Note: When you invite users to your padlet you can apply these permissions to their accounts individually.
Padlet also offers a few tools that will be valuable if organization is important to you.
Bookmarks: If you see a padlet that you want to keep track of it you can bookmark it to save on your profile. You can also manage your bookmarked padlets with folders.
Embedding padlets: You can also manage padlets you're interested in by posting the padlets on a padlet. This concept is called a central wall and it allows you to share collections of padlets. Here's what it looks like.
Padlet is a flexible tool that can be used to facilitate an unlimited range of exercises, activities, and lessons. Here are a few of the most popular use cases for Padlet in the classroom.
KWL chart: Create a wall with three sections to make a KWL chart to map the learning process.
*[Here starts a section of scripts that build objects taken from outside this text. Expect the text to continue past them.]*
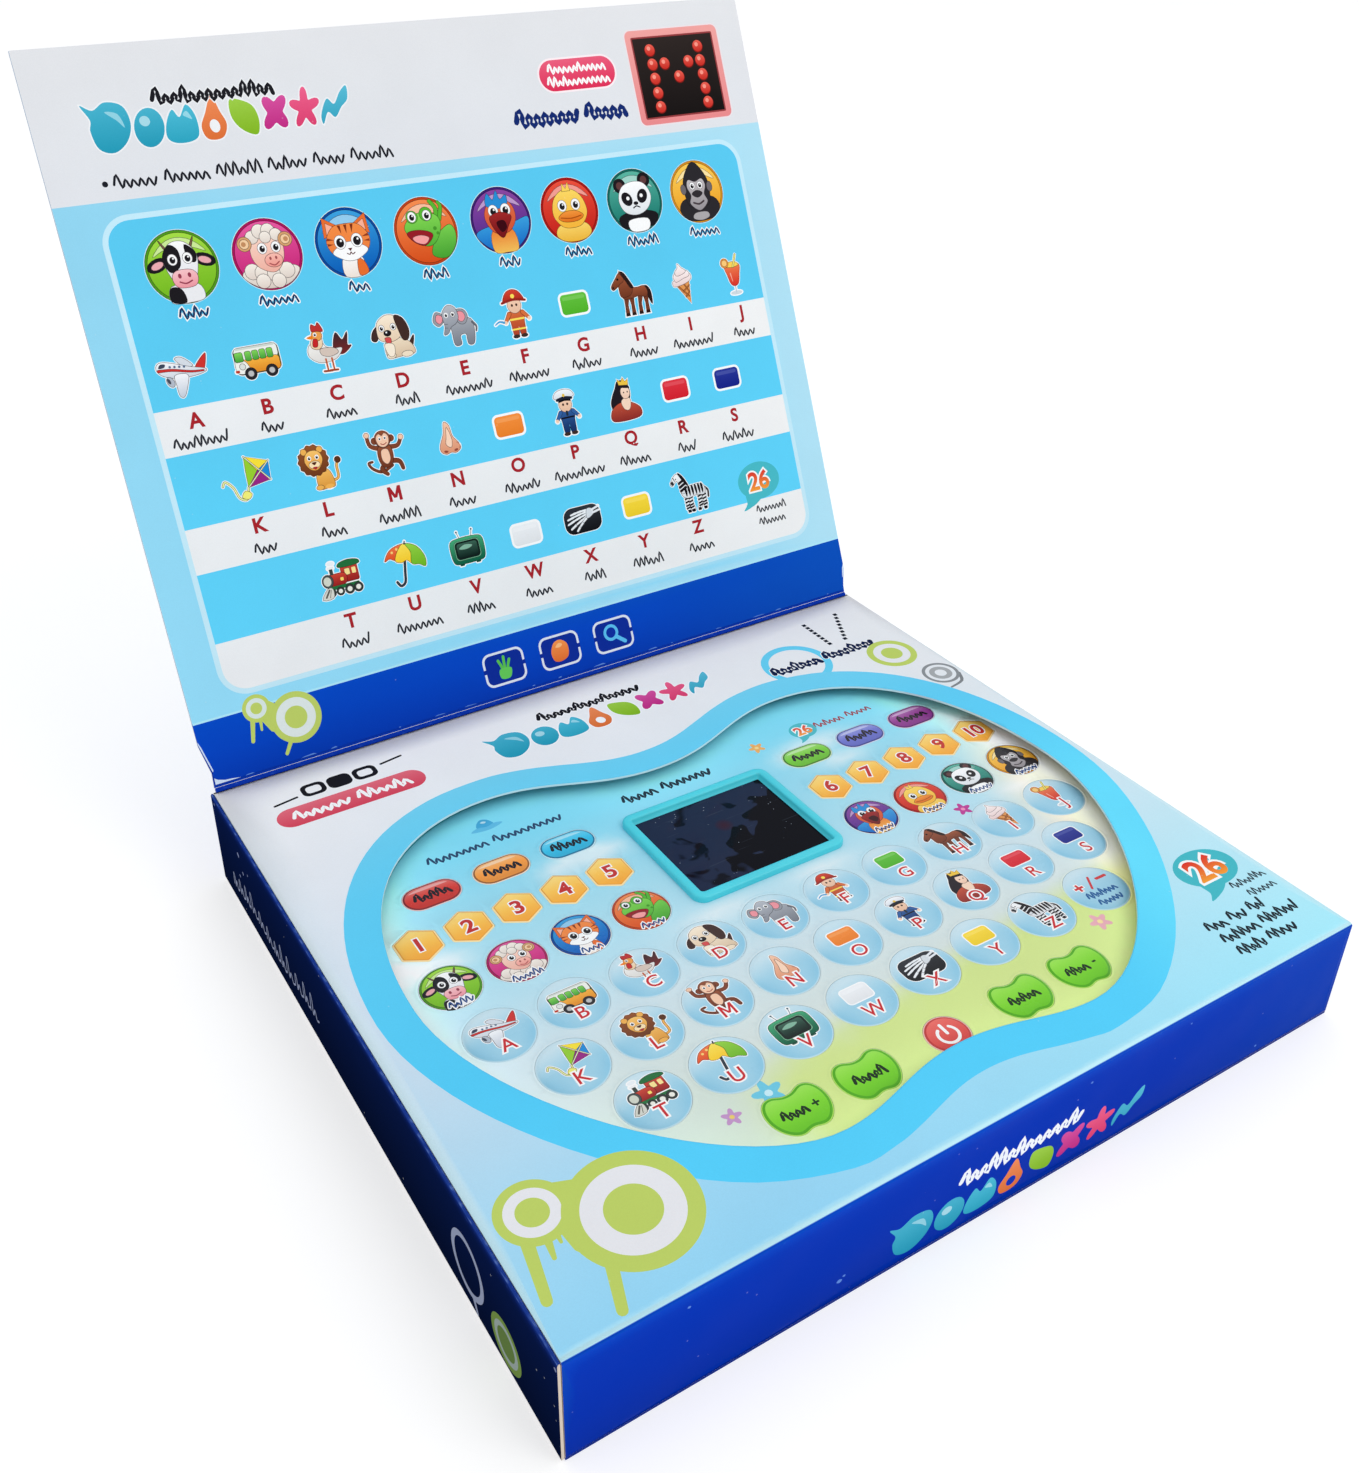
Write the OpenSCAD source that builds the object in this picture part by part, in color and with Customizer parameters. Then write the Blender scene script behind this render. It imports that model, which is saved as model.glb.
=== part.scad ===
// Toy learning pad in its hinged display carton.
// Millimetres. Origin: middle of the carton's underside. +X right, +Y back (lid hinge), +Z up.
// The lid is drawn open, as it rests.

/* [Carton] */
// Outside width of the carton
carton_w = 270; // [240:300]
// Outside depth of the carton
carton_d = 242; // [215:270]
// Outside height of the carton
carton_h = 36; // [34:50]
// Board thickness
board = 0.8; // [0.4:0.1:1.2]
// Lid length from its hinge
lid_l = 240.6; // [200:0.1:260]
// How far the lid is folded back from shut, in degrees
lid_open = 113.7; // [0:0.1:180]
// Width of the tuck tongue on the end flap
tongue_w = 15; // [8:20]

/* [Window] */
// Middle of the window, across the carton
window_x = 2; // [-10:10]

/* [Pad] */
// Middle of the pad, across the carton
pad_x = 5.3; // [-8:0.1:8]
// How far the pad's case reaches past the window
pad_grow = 4.5; // [3:0.5:8]
// Height of the printed key face above the table
face_z = 31; // [30:33]
// Case wall
wall = 2; // [1.5:0.1:3]
// Gap around each key
key_gap = 0.25; // [0.15:0.05:0.5]
// Letter key, width
key_w = 20.8; // [18:0.1:22]
// Letter key, depth
key_d = 20.4; // [17:0.1:20.6]
// Letter key spacing along a row
key_pitch = 23.4; // [22:0.1:25]

/* [Hidden] */
hinge_y = carton_d/2 - 0.4;
hinge_z = carton_h + 0.95;
flap_x = -carton_w/2 + 0.5;
flap_z = carton_h - 0.5;
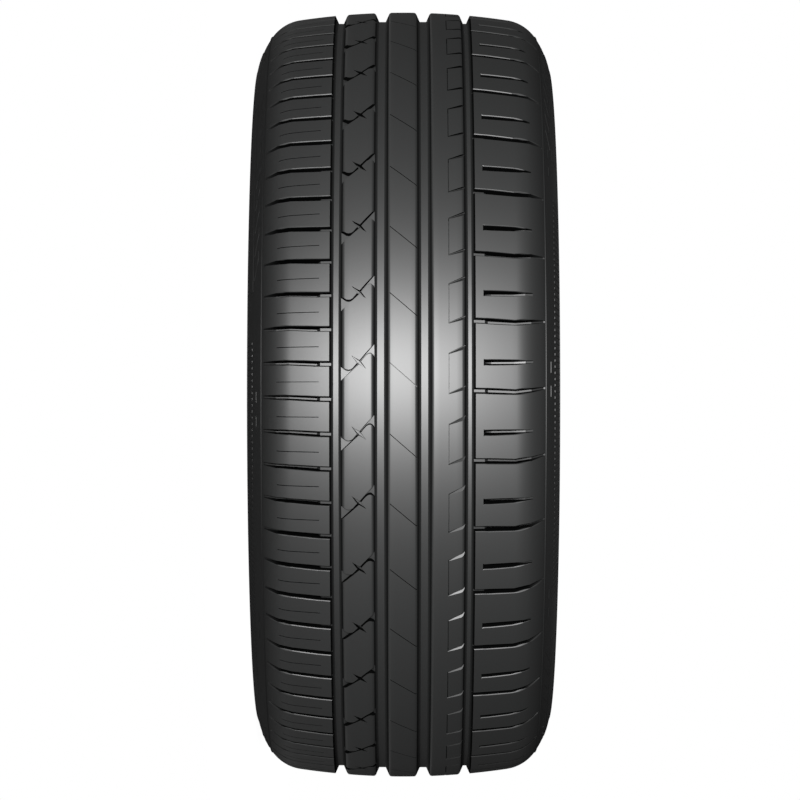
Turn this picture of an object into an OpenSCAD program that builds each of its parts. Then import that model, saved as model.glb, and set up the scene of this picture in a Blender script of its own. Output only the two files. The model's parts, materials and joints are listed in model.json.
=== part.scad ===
/* [Overall] */
// Diameter of the wheel's seat, which the beads grip
rim_d = 462; // [445:0.5:475]
// Height of the section, from the wheel's seat to the middle rib
section_h = 95.6; // [90:0.2:110]
// Width between the two lines that edge the tread
tread_w = 223; // [215:1:235]
// How far each sidewall stands out past the tread's edge
side_bulge = 12.5; // [9:0.5:14]
// How far each bead's face lies inward of the tread's edge
bead_inset = 3.5; // [0:0.5:10]

/* [Crown and sidewall] */
// Radius of the tread's flat arch from side to side
crown_r = 600; // [450:10:1000]
// Width of the rounded shoulder at each side of the tread
shoulder_w = 23.5; // [18:0.5:28]
// Slope of the surface at the tread's edge, in degrees
edge_angle = 55; // [48:1:57]
// Height of the fine line that edges the tread
edge_line_h = 0.6; // [0.3:0.1:1.2]
// Thickness under the middle rib, tread and belts together
crown_t = 16.5; // [14:0.5:20]
// Thickness of the sidewall at its widest
side_t = 8; // [6:0.5:10]
// Height of the fine rings round the sidewall
ring_h = 0.6; // [0.3:0.1:1.2]

/* [Bead] */
// Width of the cylindrical seat under each bead
seat_w = 12; // [8:0.5:13]
// Width of the bead from its face to its toe
bead_w = 20; // [19.5:0.5:24]
// Radius of the bead's heel
heel_r = 6; // [3:0.5:7]
// Thickness of the bead over the wheel's flange
bead_t = 7.7; // [6:0.1:9]
// Radius of the bead's curve round the flange, as a share of the height below the widest place
flange_share = 0.27; // [0.2:0.01:0.28]
// Height of the bead's straight face, as a share of the same height
face_share = 0.27; // [0.2:0.01:0.3]
// Width of the flat land on the rib that guards the wheel, as a share of the same height
guard_share = 0.15; // [0.1:0.01:0.25]

/* [Round grooves] */
// Depth of the two inner grooves that run round the tread
inner_groove_depth = 7.7; // [5:0.1:8.5]
// Depth of the two outer grooves that run round the tread
outer_groove_depth = 7.2; // [5:0.1:8.5]
// Place of groove 1, as a share of the tread's half width from its middle plane
groove_1_share = -0.472; // [-0.484:0.002:-0.458]
// Width of groove 1 between its walls, at the surface
groove_1_w = 10.6; // [8:0.1:12]
// Place of groove 2, as such a share
groove_2_share = -0.16; // [-0.17:0.002:-0.148]
// Width of groove 2
groove_2_w = 12.3; // [9:0.1:13]
// Place of groove 3, as such a share
groove_3_share = 0.147; // [0.14:0.001:0.16]
// Width of groove 3
groove_3_w = 12.3; // [9:0.1:13]
// Place of groove 4, as such a share
groove_4_share = 0.463; // [0.452:0.001:0.475]
// Width of groove 4
groove_4_w = 9.2; // [7:0.1:11]
// Slope of the groove walls from upright, in degrees
groove_draft = 24; // [12:1:26]
// Width of the chamfer on the ribs' edges
chamfer_w = 1.7; // [0.8:0.1:2.2]

/* [Cross pattern] */
// Number of times that the pattern repeats round the tyre
pitches = 37; // [34:1:42]
// Width of the thin cuts in the ribs and blocks
sipe_w = 0.6; // [0.4:0.1:0.9]
// Depth of the thin cuts
sipe_depth = 5; // [3:0.1:6]
// Width of the shoulder grooves at their inner end
shoulder_groove_w = 5.2; // [4:0.1:6]
// Width of the shoulder grooves at the tread's edge
shoulder_groove_end_w = 2.4; // [1.6:0.1:3]
// Depth of the shoulder grooves
shoulder_groove_depth = 6.6; // [5:0.1:6.9]
// Depth over the bridge that ties two blocks together
bridge_depth = 3.4; // [2:0.1:4]
// Length of the bridge, from the round groove's edge
bridge_len = 7; // [4:0.1:10]
// Depth of the curved scoops in rib 2
scoop_depth = 2.2; // [1.2:0.1:3]
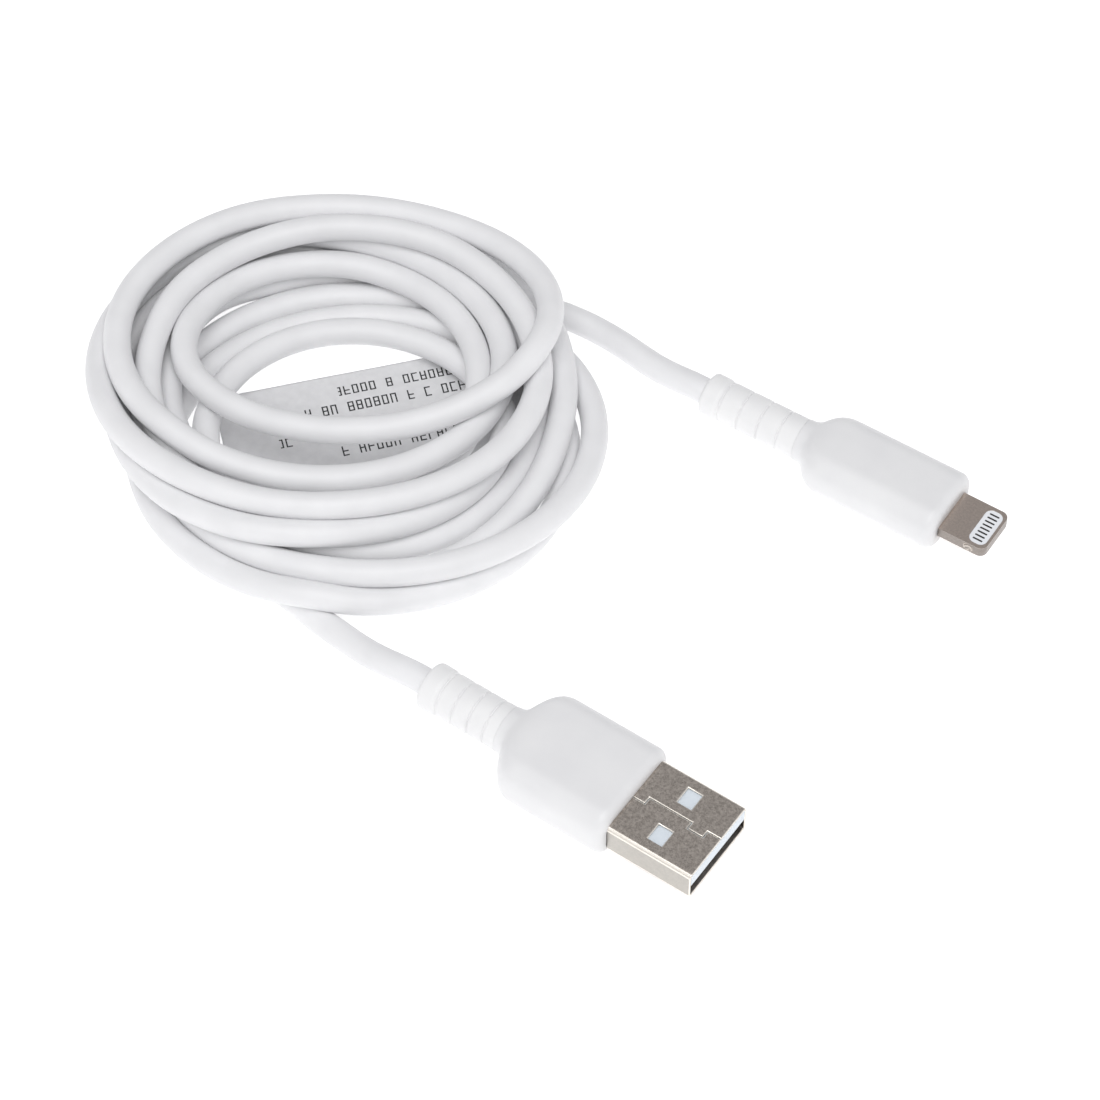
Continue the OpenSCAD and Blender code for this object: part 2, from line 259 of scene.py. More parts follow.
STEP = 1.5
LEAD_POINTS = 900
LEAVING = 60
coil = stacked_turns()
lead_in = smooth_line([*usb_route, *into_coil, coil[0], coil[QUARTER_STEPS]], LEAD_POINTS)
lead_in = lead_in[: np.linalg.norm(lead_in - coil[0], axis=1).argmin()]
lead_out = smooth_line([coil[-LEAVING], coil[-1], *out_of_coil, *blade_route[::-1]], LEAD_POINTS)
lead_out = lead_out[np.linalg.norm(lead_out - coil[-1], axis=1).argmin() + 1 :]
stacked = even_steps(np.vstack([lead_in, coil, lead_out]), STEP)
print("stacked cord:", len(stacked), "points,", round((len(stacked) - 1) * STEP), "mm")

# %% [markdown]
# ## Letting the cord settle
#
# A physics engine could drop the cord, but a cord of this length takes long to come to
# rest, and its turns end wherever they fall. The relaxation below repeats five gentle
# moves on the whole line: sink, drift back to the drawn plan, bend as little as possible,
# push touching strands towards a diameter apart, and stay on the table or on the label.

# %% The label's place, which the lowest turn lies on
LABEL_ANGLE = math.radians(49)
LABEL_L, LABEL_W, LABEL_R = 40, 18, 4
LABEL_THICK = 0.3
LABEL_SHIFT = (3.5, -1.2)
LABEL_RAMP = 4
along_label = np.array([math.cos(LABEL_ANGLE), math.sin(LABEL_ANGLE)])
across_label = np.array([-math.sin(LABEL_ANGLE), math.cos(LABEL_ANGLE)])
label_middle = COIL_MIDDLE + LABEL_SHIFT[0] * along_label + LABEL_SHIFT[1] * across_label


def resting_height(points):
    """Half a diameter above the table, and above the label inside its outline.

    The label's thickness fades to nothing over a ramp just outside that outline.
    """
    a = np.abs((points[:, :2] - label_middle) @ along_label) - LABEL_L / 2
    b = np.abs((points[:, :2] - label_middle) @ across_label) - LABEL_W / 2
    outside = np.maximum(a, b)
    return CORD_D / 2 + LABEL_THICK * np.clip(1 - outside / LABEL_RAMP, 0, 1)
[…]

Group discussion: Use a shared Wall or Grid padlet to gather and address students' thoughts in an organized fashion.
Study guide: You can post any file type on a padlet. Take advantage of this feature to build comprehensive study guides that gather pdf files, images, text, and video all in one place.
Lecture presentation with Slideshow: Padlet offers a feature called Slideshow, which allows you to build beautiful presentations with just one click. Slideshow is an easy way for students to build and present slideshows for the class and a great option for teachers that are sick of PowerPoint. Learn more here.
Pre/post assessment: Use a wall with two sections to visualize the knowledge gap before and after a lesson.
Daily schedule: Start the day off right by using a Timeline or Stream padlet to visualize your daily schedule.
Where you’ve been: Use a Map padlet to visualize the travel histories of everyone in your classroom.
Classroom bulletin board: Collect miscellaneous thoughts and ideas on a long-term shared class padlet.
Advanced organization - Central padlet: A great way to keep your padlets organized is with a central padlet. By posting all your favorite padlets in one central padlet you can keep track of them. You can even nest central padlets within other central padlets. This rabbit hole goes all the way down!